Parts and joints as JSON:
···
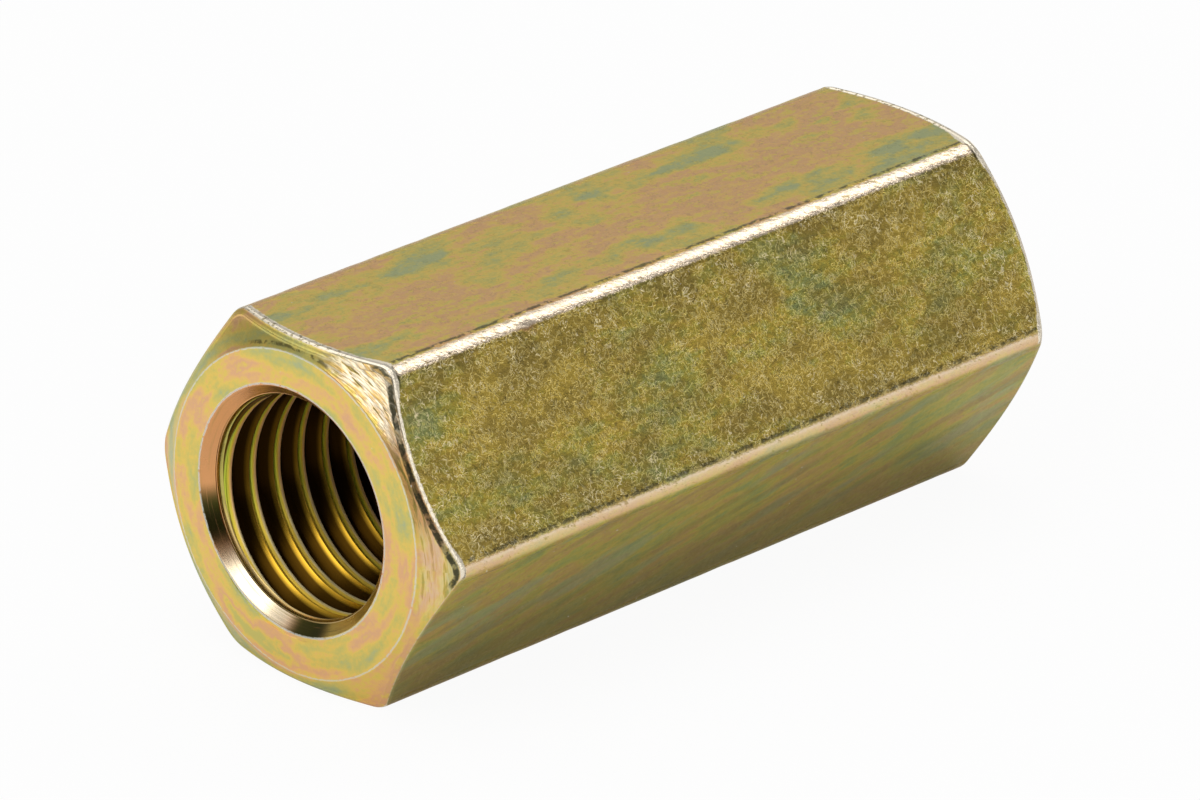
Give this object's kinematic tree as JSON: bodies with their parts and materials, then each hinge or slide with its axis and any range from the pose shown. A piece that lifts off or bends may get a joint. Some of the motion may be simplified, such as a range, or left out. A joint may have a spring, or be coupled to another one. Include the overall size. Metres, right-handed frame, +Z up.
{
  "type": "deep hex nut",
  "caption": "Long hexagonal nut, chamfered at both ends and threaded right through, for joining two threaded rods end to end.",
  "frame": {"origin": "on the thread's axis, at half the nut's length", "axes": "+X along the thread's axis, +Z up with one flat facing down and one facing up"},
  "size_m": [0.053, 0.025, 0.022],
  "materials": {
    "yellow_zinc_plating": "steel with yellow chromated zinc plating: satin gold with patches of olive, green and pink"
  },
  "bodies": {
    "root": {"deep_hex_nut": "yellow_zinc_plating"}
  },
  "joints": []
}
···
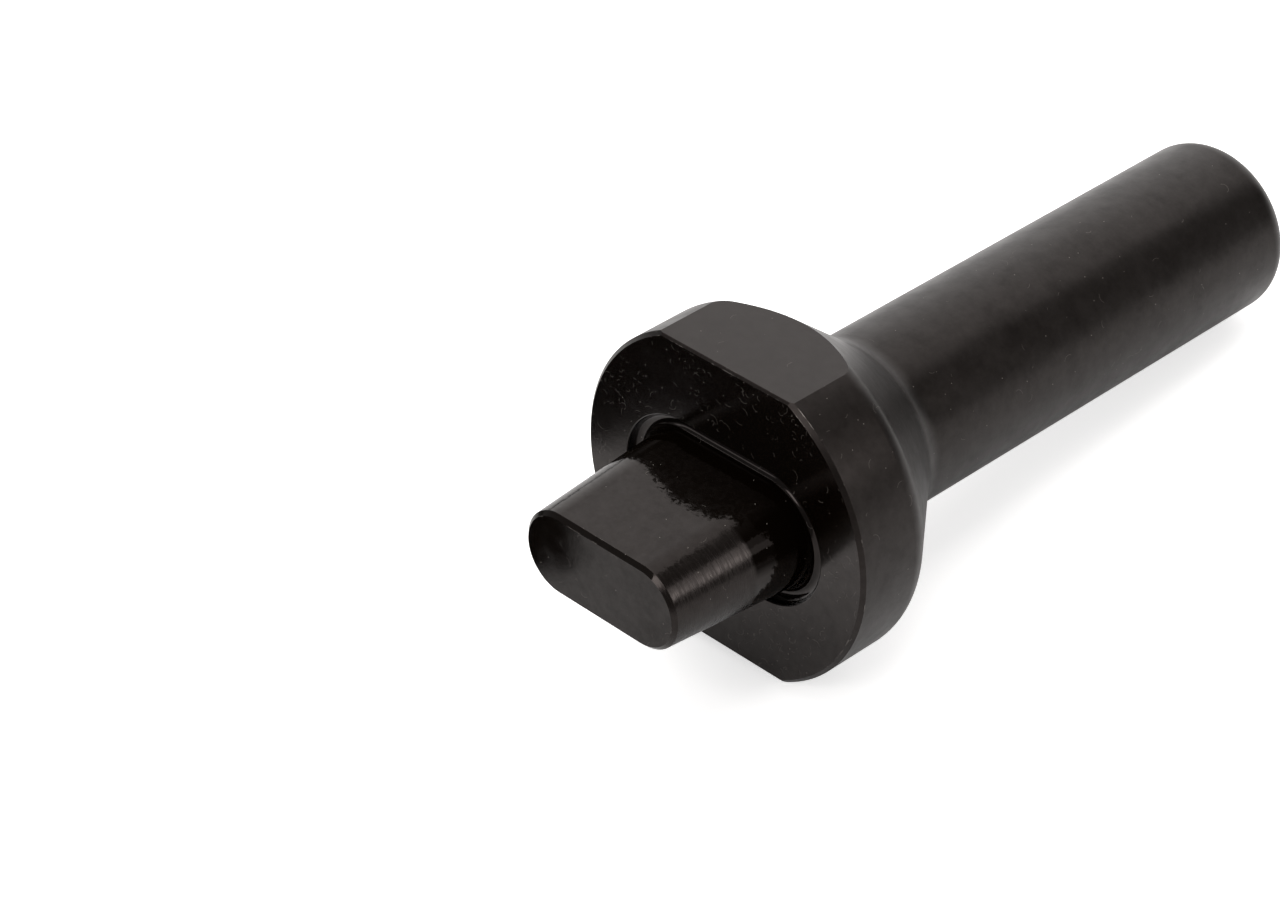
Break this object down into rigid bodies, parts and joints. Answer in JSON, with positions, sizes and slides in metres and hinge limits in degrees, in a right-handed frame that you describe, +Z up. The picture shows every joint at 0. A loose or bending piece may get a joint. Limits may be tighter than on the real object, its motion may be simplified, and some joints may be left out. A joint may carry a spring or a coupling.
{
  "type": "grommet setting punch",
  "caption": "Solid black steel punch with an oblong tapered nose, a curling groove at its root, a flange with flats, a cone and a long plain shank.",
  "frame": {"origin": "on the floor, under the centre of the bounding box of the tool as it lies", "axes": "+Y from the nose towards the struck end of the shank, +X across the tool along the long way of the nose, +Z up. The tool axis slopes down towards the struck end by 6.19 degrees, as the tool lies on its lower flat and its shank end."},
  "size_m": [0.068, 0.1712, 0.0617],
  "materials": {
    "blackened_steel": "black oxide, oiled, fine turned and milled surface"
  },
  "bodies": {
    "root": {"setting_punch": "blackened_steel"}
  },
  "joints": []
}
···
What the exercise asks:
Among the lines of the material, find those that hold the word "piece" and copy them.

Solved exercise:
Give this object's kinematic tree as JSON: bodies with their parts and materials, then each hinge or slide with its axis and any range from the pose shown. A piece that lifts off or bends may get a joint. Some of the motion may be simplified, such as a range, or left out. A joint may have a spring, or be coupled to another one. Include the overall size. Metres, right-handed frame, +Z up.
Break this object down into rigid bodies, parts and joints. Answer in JSON, with positions, sizes and slides in metres and hinge limits in degrees, in a right-handed frame that you describe, +Z up. The picture shows every joint at 0. A loose or bending piece may get a joint. Limits may be tighter than on the real object, its motion may be simplified, and some joints may be left out. A joint may carry a spring or a coupling.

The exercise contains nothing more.